Gains and Losses on Academic Transfer Markets: dropping out and course‐switching in higher education

Pages 479-495 | Published online: 06 Jul 2006
 

Abstract

Giving up studies in higher education may be considered a pivotal point where an educational career may change course either in an upward or a downward direction. Leaving an institution of higher learning without a degree is, in this connection, interpreted as downward mobility. By contrast, transfers within the higher education field are counted as gains or losses of the individual concerned, depending on the direction of his or her moves within a status hierarchy based on the esteem accorded to different study fields and higher education establishments. The analyses revealed that in Finland it is the status‐oriented inheritors of the societal elite who do best on the higher education field's external and internal transfer market, while those who start from weaker positions are distinctly less successful. In addition to questions linked with equality between individual students, the results also raise questions about equality between educational units.
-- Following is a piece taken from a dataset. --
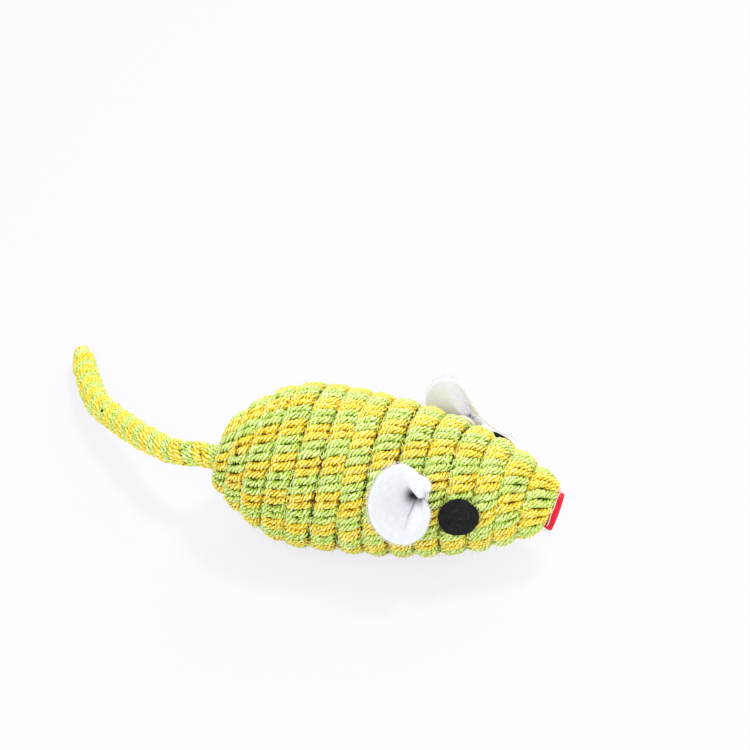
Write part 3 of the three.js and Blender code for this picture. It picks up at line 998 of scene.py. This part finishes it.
def earShapeAt(degrees):
    rows = ear["shape"]
    at = clamp(bisect.bisect([row[0] for row in rows], degrees), 1, len(rows) - 1)
    low, high = rows[at - 1:at + 1]
    before = rows[at - 2] if at > 1 else (rows[-2][0] - 360, *rows[-2][1:])
    after = rows[at + 1] if at + 1 < len(rows) else (rows[1][0] + 360, *rows[1][1:])
    gap = high[0] - low[0]
    values = []
    for p0, p1, p2, p3 in zip(before[1:], low[1:], high[1:], after[1:]):
        leave, reach = (p2 - p0) / (high[0] - before[0]) * gap, (p3 - p1) / (after[0] - low[0]) * gap
        values.append(hermite(p1, p2, leave, reach, (degrees - low[0]) / gap))
    return values


def pinchOf(side):
    return ear["at"] + (felt["leftForward"] if side > 0 else 0), radians(ear["angle"])


def mirrored(point, side):
    return Vector((point.x, -side * point.y, point.z))


# A point of an ear, from its pinch (share 0) to its rim (share 1), and how much painted shade it gets.
def earSpot(side, share, degrees):
    at, angle = pinchOf(side)
    rim, hollow, reach, bulge = earShapeAt(degrees)
    turn = radians(degrees)
    rimAhead = reach * (ear["forward"] - ear["length"] / 2 + ear["length"] / 2 * cos(turn))
    rimAbove = reach * (ear["up"] - ear["height"] / 2 + ear["height"] / 2 * sin(turn))
    pinch, slit = Vector(ear["pinch"]), Vector(ear["slit"])
    spot = pinch.lerp(Vector((rimAhead, rimAbove)), share)
    lift = 2 * felt["seat"] + felt["glue"] + rim * share ** hollow
    lift += bulge * sin(pi * share ** 0.45)
    direction, width = ear["groove"]
    across = ((degrees - direction + 180) % 360 - 180) / width
    deep, *where = ear["grooveDeep"]
    lift -= deep * exp(-across * across) * within(share, *where)
    x = at + spot.x
    angle += spot.y / outlineAt(at)[0]
    along = clamp((spot - pinch).dot(slit - pinch) / (slit - pinch).length_squared)
    # Painted shade round the slit and along the pleat, taken off where the flap and the front are lit.
    far, fade = ear["shade"]
    shade = (1 - smooth(0, far, (spot - pinch.lerp(slit, along)).length)) ** fade
    dark, *where = ear["grooveShade"]
    shade += dark * exp(-ear["grooveLine"] * across * across) * within(share, *where)
    for rise, fall, amount in ear["lit"]:
        shade *= 1 - amount * within(degrees, rise, fall)
    return mirrored(surfaceAt(x, angle) + normalAt(x, angle) * lift, side), shade


# A felt sheet as a grid of rings and spokes, closed at its middle and down its seam.
def feltGrid(name, rings, spokes, spotAt):
    bm = bmesh.new()
    # Each point's painted shade, by which the white felt darkens.
    shadeLayer = bm.verts.layers.float.new("shade")
    bmesh.ops.create_grid(bm, x_segments=rings, y_segments=spokes, size=0.5)
    for vert in bm.verts:
        place, shade = spotAt((vert.co.x + 0.5) ** felt["ringsOut"], (vert.co.y + 0.5) * 360 + felt["seam"])
        vert.co = inFrame(place)
        vert[shadeLayer] = shade
    bmesh.ops.remove_doubles(bm, verts=bm.verts, dist=0.002 * mm)
    bmesh.ops.recalc_face_normals(bm, faces=bm.faces)
    for face in bm.faces:
        face.smooth = True
    return meshFrom(bm, name)


# Turns the sheet's faces to the outer side, then gives it its thickness.
def thicken(obj, outwards, thickness):
    mesh = obj.data
    if sum((face.normal * face.area for face in mesh.polygons), Vector()).dot(outwards) < 0:
        mesh.flip_normals()
    wall = obj.modifiers.new("thickness", "SOLIDIFY")
    wall.thickness = thickness * mm
    wall.offset = 1
    finer = obj.modifiers.new("softness", "SUBSURF")
    finer.levels = finer.render_levels = 1


# Any direction round a sheet, in degrees.
def anyTurn():
    return anyway(felt["seam"], felt["seam"] + 360)


# A felt piece, and the hairs that stand on its cut edge, away from its middle.
def buildFelt(name, part, spotAt, outwards, tone, edgeAt, middle):
    obj = dress(feltGrid(name, part["rings"], part["spokes"], spotAt), finishes[tone])
    thicken(obj, outwards, part["thickness"])
    paths = []
    for _ in range(part["hairs"]):
        root = edgeAt(anyTurn())
        direction = ((root - middle).normalized() + anyDirection() * felt["hairSpread"]).normalized()
        paths.append(hair(root, direction, anyway(*felt["hairLength"]), felt["hairRadius"]))
    hairs = sweepYarns(name.replace("felt", "hairs"), paths, hairProfile)
    return obj, dress(hairs, finishes[tone + "Hair"])


def buildEar(word, side):
    at, angle = pinchOf(side)
    outwards = mirrored(normalAt(at, angle), side)
    obj, hairs = buildFelt(
        "ear_felt_" + word, ear, lambda share, degrees: earSpot(side, share, degrees), outwards, "white",
        lambda degrees: earSpot(side, 1, degrees)[0] + outwards * anyway(*ear["hairsFrom"]),
        earSpot(side, 0.3, 200)[0])
    # The back of the ear takes a lighter, bluer copy of the white felt, painted light, without its painted
    # shade.
    obj.data.materials.append(finishes["whiteBack"])
    obj.modifiers["thickness"].material_offset = 1
    pinch = inFrame(earSpot(side, 0, 0)[0])
    for piece in (obj, hairs):
        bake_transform(piece)
    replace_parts(obj, "ear_" + word)


eye = {
    "at": 64.1,
    "angle": 11.4,
    "radius": 4.65,
    "thickness": 0.95,
    "bend": 0.85,  # how closely the felt follows the body
    "raised": (1.23, 0.4),  # above the body, at its middle and at its rim
    "rings": 14,
    "spokes": 90,
    "waves": ((5, 0, 0.012), (13, 1, 0.008)),  # of its rim
    "flat": 10,  # the square that it was cut from
    "hairs": 110,
    "hairsFrom": (0.1, 0.9),
    "scratches": 5,  # pale hairs that lie on its face
    "sunk": 1,  # mm by which the front of the left one is pressed in
    "sunkOver": (0.6, 1),  # shares of the way out
}


def buildEye(word, side):
    at = eye["at"] + (felt["leftForward"] if side > 0 else 0)
    seat = radians(eye["angle"])
    normal = normalAt(at, seat)
    middle = surfaceAt(at, seat)
    up = (surfaceAt(at, seat + 0.01) - surfaceAt(at, seat - 0.01)).normalized()
    along = up.cross(normal)

    def spotAt(share, degrees, raised=0):
        turn = radians(degrees)
        wave = waves([(rate, start * side, size) for rate, start, size in eye["waves"]], turn, 1)
        ahead = eye["radius"] * share * wave * cos(turn)
        above = eye["radius"] * share * wave * sin(turn)
        flat = middle + along * ahead + up * above
        x, angle = at + ahead, seat + above / outlineAt(at)[0]
        raised += lerp(*eye["raised"], share * share)
        if side > 0:
            raised -= eye["sunk"] * smooth(*eye["sunkOver"], share) * smooth(-0.7, 0.9, cos(turn))
        return mirrored(flat.lerp(surfaceAt(x, angle), eye["bend"]) + normal * raised, side), 0

    obj, hairs = buildFelt(
        "eye_felt_" + word, eye, spotAt, mirrored(normal, side), "black",
        lambda degrees: spotAt(1, degrees, anyway(*eye["hairsFrom"]))[0], spotAt(0, 0)[0])
    scratches = []
    for _ in range(eye["scratches"]):
        share, degrees = anyway(0.2, 0.8), anyTurn()
        corners = [spotAt(share, degrees, 1.0)[0]]
        for step in range(3):
            share, degrees = min(share + anyway(-0.12, 0.12), 0.9), degrees + anyway(4, 22)
            corners.append(spotAt(share, degrees, 1.02)[0])
        scratches.append(threadPath(corners, felt["hairRadius"], 3))
    lint = dress(sweepYarns("eye_lint_" + word, scratches, hairProfile), finishes["lint"])
    for piece in (obj, hairs, lint):
        fasten(piece)
    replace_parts(obj, "eye_" + word)


nose = {
    "radius": 4.75,
    "thickness": 2.2,
    "tilt": 11.5,
    "turned": 6,  # to the mouse's right
    "dome": 0.6,
    "rings": 12,
    "spokes": 90,
    "waves": ((4, 1, 0.014), (11, 0, 0.01)),
    "hairs": 170,
    "hairsFrom": (0.1, 1.8),
    "glueStrand": (125, -20),  # degrees round the disc between which the strand of glue shows
    "glueAt": (1.05, 0.95, 0.15),  # its share of the way out, how far forward, and how far it zigzags
    "glueRadius": 0.17,
}


def buildNose():
    low, high = (Vector(corner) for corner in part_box("nose"))
    middle = ((low + high) / 2 - bodyShift) / mm
    tilt, turned = radians(nose["tilt"]), radians(nose["turned"])
    up = Vector((sin(tilt), 0, cos(tilt)))
    ahead = cos(turned)
    normal = Vector((cos(tilt) * ahead, -sin(turned), -sin(tilt) * ahead))
    along = normal.cross(up)

    def spotAt(share, degrees, raised=0):
        turn = radians(degrees)
        reach = nose["radius"] * share * waves(nose["waves"], turn, 1)
        raised += nose["dome"] * (1 - share * share) * 0.5 - nose["thickness"] / 2
        return middle + (along * cos(turn) + up * sin(turn)) * reach + normal * raised, 0

    obj, hairs = buildFelt(
        "nose_felt", nose, spotAt, normal, "red",
        lambda degrees: spotAt(1, degrees, anyway(*nose["hairsFrom"]))[0], middle)
    share, forward, zigzag = nose["glueAt"]
    corners = [spotAt(share, lerp(*nose["glueStrand"], step / 6), forward + zigzag * (step % 2))[0]
               for step in range(7)]
    strand = dress(sweepYarns("glue_strand", [threadPath(corners, nose["glueRadius"])], threadProfile),
                   finishes["glue"])
    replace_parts(fasten(obj), "nose")
    fasten(hairs)
    fasten(strand)


def feltFinish(name, deep, light, depth, passing=0.0, shade=None):
    finish = Finish("felt_" + name)
    clumps = finish.noise(1.3 * mm, 4)
    fibres = finish.noise(0.14 * mm, 3, finish.place((1, 1, 0.45)))
    height = clumps * 0.45 + fibres * 0.55
    cover = finish.ramp(height, (0.34, deep), (0.6, light))
    if shade:
        # Painted shade: darker towards the shade tone where the shade attribute is high.
        cover = finish.mix(finish.attribute("shade") * (0.75 + height * 0.5), cover, (*shade, 1))
    finish.set(
        Base_Color=cover,
        Roughness=0.92,
        Normal=finish.bump(height, depth * mm, 0.7),
        Specular_IOR_Level=0.2,
        Subsurface_Weight=passing,
        Subsurface_Radius=(1, 1, 1),
        Subsurface_Scale=2.5 * mm,
    )
    return finish.material


def plainFinish(name, tone, roughness, specular=0.3):
    finish = Finish(name)
    grain = finish.noise(0.9 * mm, 3)
    darker = tuple(part * 0.86 for part in tone)
    finish.set(
        Base_Color=finish.ramp(grain, (0.3, darker), (0.7, tone)),
        Roughness=roughness + (grain - 0.5) * 0.1,
        Specular_IOR_Level=specular,
        Normal=finish.bump(grain, 0.05 * mm, 0.4),
    )
    return finish.material


# Felts by their deep and light tones, the depth of their grain in mm, how much light they let in, and for
# the white one the tone of its painted shade.
for key, name, deep, light, *rest in (
    ("white", "white", (209, 212, 219), (224, 227, 234), 0.16, 0.7, colour(16, 16, 18)),
    # A lighter, bluer copy of the white felt for the ear's back, painted light.
    ("whiteBack", "white_back", (222, 220, 246), (234, 232, 255), 0.1, 0.7),
    ("black", "black", (9, 9, 9), (32, 32, 32), 0.1),
    ("red", "red", (176, 14, 36), (232, 38, 62), 0.2),
):
    finishes[key] = feltFinish(name, colour(*deep), colour(*light), *rest)
# The rest by tone and roughness, and some by how far they shine.
for key, name, tone, *rest in (
    ("whiteHair", "hair_white", (248, 249, 253), 0.8),
    ("blackHair", "hair_black", (26, 26, 26), 0.8),
    ("redHair", "hair_red", (228, 90, 104), 0.8),
    ("lint", "lint", (96, 96, 96), 0.8),
    ("glue", "glue", (243, 241, 232), 0.35, 0.5),
    ("foam", "foam", (232, 228, 214), 0.9, 0.2),
    ("thread", "thread", (206, 166, 120), 0.7),
):
    finishes[key] = plainFinish(name, colour(*tone), *rest)

print("felt")
for word, side in (("right", -1), ("left", 1)):
    buildEar(word, side)
    buildEye(word, side)
buildNose()

# A long fine thread that lies from the left ear over the left eye.
looseThread = {
    "corners": [
        (60.4, 9.5, 39.3), (64.7, 10, 34.6), (68.9, 9, 32),
        (71.1, 8, 31.8), (73.1, 7, 32.1), (74.7, 6, 31.8),
    ],
    "radius": 0.07,
}


def buildLooseThread():
    corners = [Vector(corner) for corner in looseThread["corners"]]
    obj = sweepYarns("loose_thread", [threadPath(corners, looseThread["radius"], 6)], threadProfile)
    fasten(dress(obj, finishes["thread"]))


buildLooseThread()
for name, node in frame["nodes"].items():
    if "glue" in name:
        dress(node, finishes["glue"])
dress(frame["nodes"]["body_core"], finishes["foam"])
for profile in (pliedProfile, coreProfile, threadProfile, hairProfile):
    bpy.data.objects.remove(profile)


stageSizes = {
    "floor": 12,
    "floorTone": (0.9, 0.9, 0.9),
    "seenTone": (0.93, 0.92, 0.965),  # of the floor's own glow, which only the camera sees
    "seenShare": 0.85,
    "world": 0.72,
    "lamps": (  # name, place, size and power
        ("top", (0.25, 0.15, 0.8), 0.2, 3.4),
        ("front", (0, -0.8, 0.7), 0.7, 4.5),
        ("back", (0.15, 0.75, 0.4), 0.5, 1.8),
    ),
}


def buildFloor():
    bm = bmesh.new()
    bmesh.ops.create_grid(bm, x_segments=1, y_segments=1, size=stageSizes["floor"] / 2)
    obj = meshFrom(bm, "floor")
    finish = Finish("floor")
    finish.set(Base_Color=(*stageSizes["floorTone"], 1), Roughness=0.7)
    rays = [finish.node("ShaderNodeLightPath", output="Is " + kind + " Ray")
            for kind in ("Camera", "Glossy", "Transmission")]
    seen = rays[0] + rays[1] + rays[2]
    glow = finish.node("ShaderNodeEmission", sockets={"Color": (*stageSizes["seenTone"], 1), "Strength": 1})
    mixed = finish.node("ShaderNodeMixShader", sockets={
        0: seen * stageSizes["seenShare"], 1: Wire(finish, finish.shader.outputs[0]), 2: glow})
    finish.plug(finish.tree.nodes["Material Output"].inputs["Surface"], mixed)
    dress(obj, finish.material)


def buildLights():
    world = bpy.data.worlds.new("world")
    bpy.context.scene.world = world
    world.use_nodes = True
    sky = world.node_tree.nodes["Background"].inputs
    sky["Color"].default_value = (1, 1, 1, 1)
    sky["Strength"].default_value = stageSizes["world"]
    for name, place, size, power in stageSizes["lamps"]:
        data = bpy.data.lights.new(name, "AREA")
        data.size = size
        data.energy = power
        obj = link(bpy.data.objects.new(name, data))
        obj.location = place
        obj.rotation_euler = (-Vector(place)).to_track_quat("-Z", "Y").to_euler()


print("stage")
buildFloor()
buildLights()
bpy.context.scene.view_settings.view_transform = "Standard"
The move from uniform higher education towards a more diversified model may further intensify the status differences dividing the field. There is the danger that certain sections of the academic field will be increasingly used as roundabout routes by a growing proportion of the upper secondary school graduate cohort intent to reach the status summit of the field. The findings support the view that Pierre Bourdieu's terminology of cultural reproduction may be used to also explain Finnish educational reality.